Data shown:

_ _ _ _

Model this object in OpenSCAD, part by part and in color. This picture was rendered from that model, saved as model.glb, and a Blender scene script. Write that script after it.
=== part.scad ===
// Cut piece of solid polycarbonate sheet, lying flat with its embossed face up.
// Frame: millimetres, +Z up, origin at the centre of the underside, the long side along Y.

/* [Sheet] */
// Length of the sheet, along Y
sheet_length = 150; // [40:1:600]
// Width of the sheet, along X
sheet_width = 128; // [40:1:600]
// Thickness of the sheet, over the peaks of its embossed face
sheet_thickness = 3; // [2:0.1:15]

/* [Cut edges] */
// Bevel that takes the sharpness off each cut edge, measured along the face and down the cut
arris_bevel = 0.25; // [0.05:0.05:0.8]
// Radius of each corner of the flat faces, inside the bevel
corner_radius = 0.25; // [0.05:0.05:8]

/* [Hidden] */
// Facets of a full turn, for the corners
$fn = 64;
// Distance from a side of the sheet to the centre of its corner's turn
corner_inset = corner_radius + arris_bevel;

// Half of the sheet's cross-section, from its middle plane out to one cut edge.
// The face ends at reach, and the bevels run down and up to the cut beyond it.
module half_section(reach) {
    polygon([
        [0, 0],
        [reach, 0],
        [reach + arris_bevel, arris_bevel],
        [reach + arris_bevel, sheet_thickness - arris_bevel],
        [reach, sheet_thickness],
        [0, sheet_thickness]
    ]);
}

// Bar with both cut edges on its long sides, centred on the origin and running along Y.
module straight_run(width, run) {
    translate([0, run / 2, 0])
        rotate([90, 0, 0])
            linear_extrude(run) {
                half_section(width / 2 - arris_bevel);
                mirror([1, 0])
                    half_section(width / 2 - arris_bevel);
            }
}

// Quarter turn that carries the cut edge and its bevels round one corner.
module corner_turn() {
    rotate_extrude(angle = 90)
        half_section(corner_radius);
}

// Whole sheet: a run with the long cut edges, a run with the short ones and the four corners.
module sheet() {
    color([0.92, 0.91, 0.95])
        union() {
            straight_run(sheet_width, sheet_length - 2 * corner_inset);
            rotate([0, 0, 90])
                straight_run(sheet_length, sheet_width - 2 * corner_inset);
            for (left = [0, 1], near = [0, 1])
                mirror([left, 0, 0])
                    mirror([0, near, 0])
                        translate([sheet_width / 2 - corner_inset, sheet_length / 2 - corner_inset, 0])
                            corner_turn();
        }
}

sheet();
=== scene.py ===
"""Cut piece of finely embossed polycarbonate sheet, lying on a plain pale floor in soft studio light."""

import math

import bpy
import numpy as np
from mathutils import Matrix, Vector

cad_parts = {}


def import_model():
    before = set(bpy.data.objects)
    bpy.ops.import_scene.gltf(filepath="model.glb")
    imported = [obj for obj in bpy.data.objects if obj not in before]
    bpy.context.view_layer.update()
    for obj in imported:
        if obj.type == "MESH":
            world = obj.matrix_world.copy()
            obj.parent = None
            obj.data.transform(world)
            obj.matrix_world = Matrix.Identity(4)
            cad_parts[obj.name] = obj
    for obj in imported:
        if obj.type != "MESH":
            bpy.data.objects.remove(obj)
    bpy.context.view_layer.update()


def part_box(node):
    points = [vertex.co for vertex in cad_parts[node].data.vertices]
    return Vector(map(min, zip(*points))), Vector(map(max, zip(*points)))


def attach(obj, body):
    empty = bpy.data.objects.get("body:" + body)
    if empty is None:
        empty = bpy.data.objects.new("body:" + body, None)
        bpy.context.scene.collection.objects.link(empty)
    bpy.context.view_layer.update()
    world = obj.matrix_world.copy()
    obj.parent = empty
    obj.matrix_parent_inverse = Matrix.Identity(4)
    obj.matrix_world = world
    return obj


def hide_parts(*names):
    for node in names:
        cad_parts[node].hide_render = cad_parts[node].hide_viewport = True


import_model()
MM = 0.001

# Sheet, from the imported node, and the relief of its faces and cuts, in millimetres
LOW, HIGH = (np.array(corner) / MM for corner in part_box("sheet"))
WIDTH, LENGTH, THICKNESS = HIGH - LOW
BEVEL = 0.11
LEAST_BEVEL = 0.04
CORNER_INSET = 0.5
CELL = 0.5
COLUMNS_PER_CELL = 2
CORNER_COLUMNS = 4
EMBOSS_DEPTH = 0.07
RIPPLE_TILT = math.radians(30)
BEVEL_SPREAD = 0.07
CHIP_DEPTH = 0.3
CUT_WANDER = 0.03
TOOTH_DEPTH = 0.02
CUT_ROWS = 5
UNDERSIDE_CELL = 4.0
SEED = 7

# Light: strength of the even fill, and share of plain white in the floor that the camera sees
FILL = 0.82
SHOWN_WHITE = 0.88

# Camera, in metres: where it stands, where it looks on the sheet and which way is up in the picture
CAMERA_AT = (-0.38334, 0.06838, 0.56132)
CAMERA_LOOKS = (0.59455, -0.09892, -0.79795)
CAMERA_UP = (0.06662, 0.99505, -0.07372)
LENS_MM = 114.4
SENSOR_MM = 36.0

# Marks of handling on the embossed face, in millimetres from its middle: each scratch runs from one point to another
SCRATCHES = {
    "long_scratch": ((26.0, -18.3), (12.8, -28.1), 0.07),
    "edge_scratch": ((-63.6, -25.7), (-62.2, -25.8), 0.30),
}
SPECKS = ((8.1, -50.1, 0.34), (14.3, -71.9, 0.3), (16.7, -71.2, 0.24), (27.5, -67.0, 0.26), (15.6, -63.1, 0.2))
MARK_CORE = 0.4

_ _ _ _

Exercise details: Copy exactly the lines from the line with "the four corners." up to and including the line with "obj.matrix_world = Matrix.Identity(4)", and no other lines.

Written solution:
// Whole sheet: a run with the long cut edges, a run with the short ones and the four corners.
module sheet() {
    color([0.92, 0.91, 0.95])
        union() {
            straight_run(sheet_width, sheet_length - 2 * corner_inset);
            rotate([0, 0, 90])
                straight_run(sheet_length, sheet_width - 2 * corner_inset);
            for (left = [0, 1], near = [0, 1])
                mirror([left, 0, 0])
                    mirror([0, near, 0])
                        translate([sheet_width / 2 - corner_inset, sheet_length / 2 - corner_inset, 0])
                            corner_turn();
        }
}

sheet();
=== scene.py ===
"""Cut piece of finely embossed polycarbonate sheet, lying on a plain pale floor in soft studio light."""

import math

import bpy
import numpy as np
from mathutils import Matrix, Vector

cad_parts = {}


def import_model():
    before = set(bpy.data.objects)
    bpy.ops.import_scene.gltf(filepath="model.glb")
    imported = [obj for obj in bpy.data.objects if obj not in before]
    bpy.context.view_layer.update()
    for obj in imported:
        if obj.type == "MESH":
            world = obj.matrix_world.copy()
            obj.parent = None
            obj.data.transform(world)
            obj.matrix_world = Matrix.Identity(4)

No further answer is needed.